Time to Protect the Arctic Refuge from Drilling Once and For All
Posted July 10, 2014
I will never forget the sensation of flying over the Brooks Range in a tiny Cessna. The ride was bumpy, and the light of an endless Alaskan summer day poured through the windows. Snow-covered peaks and slate-gray ridges filled the skyline. Then suddenly we cleared the mountains and the bright green expanse of the Arctic National Wildlife Refuge unfolded before us. Caribou wandered through the grass, patches of purple and scarlet flowers poked through the tundra, and an aquamarine river cut through the landscape. Everywhere I looked, I saw pristine wilderness. It was one of the most beautiful sights I had even seen.
I was thrilled to travel to the refuge last summer. I’ve been drawn to that magical place since my conservation heroine Mardy Murie helped establish it several decades ago. But now the refuge is facing a new round of threats. Oil and gas companies are clamoring to drill in the coastal plain—a push that would forever industrialize what is often called the American Serengeti.
Fortunately, U.S. lawmakers have introduced bipartisan bills to designate the refuge’s coastal plain as wilderness. To move these bills forward, lawmakers have to hear an outcry of public support. The American people own the refuge. If it gets handed over to oil and gas development, we will lose one of the most extraordinary pieces of our natural heritage. But if we raise our voices now, we can save the coastal plain for generations to come.
As Mardy Murie once told a Congressional committee, “I hope the United States of America is not so rich that she can afford to let these wildernesses pass by. Or so poor, she cannot afford to keep them.”Because once they are lost, they are lost forever.
After spending several days floating the Canning River, we flew out of the refuge and soon after leaving the boundary, we ran into oil and gas development. The industrial complex around Prudhoe Bay covers 1,000 square miles of former tundra, 1,500 miles of roads and pipelines, 1,400 wells in production, and more than 60 contaminates waste sites. As my colleague Chuck Clusen said, “It’s like flying over the industrial hub of Gary, Indiana, for a hundred miles.”
The industry wants to bring that development to the wilds of the coastal plain. This is as pristine and fragile an ecosystem as we have left in the US, a touchstone for conservation. If companies breach this barrier, where will they trample next? Greater Yellowstone? The Canyonlands in Utah? The Theodore Roosevelt National Park in North Dakota?

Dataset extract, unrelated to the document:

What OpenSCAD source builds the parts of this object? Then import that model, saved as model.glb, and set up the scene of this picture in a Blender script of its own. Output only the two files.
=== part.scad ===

It’s time to recognize that some places are too special to drill, especially when America has cleaner, more sustainable ways to power our cars. Two years ago the Obama Administration raised fuel economy standards to 54.5 miles per gallon by 2025. These standards will cut our oil imports by one-third and save consumers $80 billion a year at the pump by 2025. They will also cut carbon pollution from new cars in half.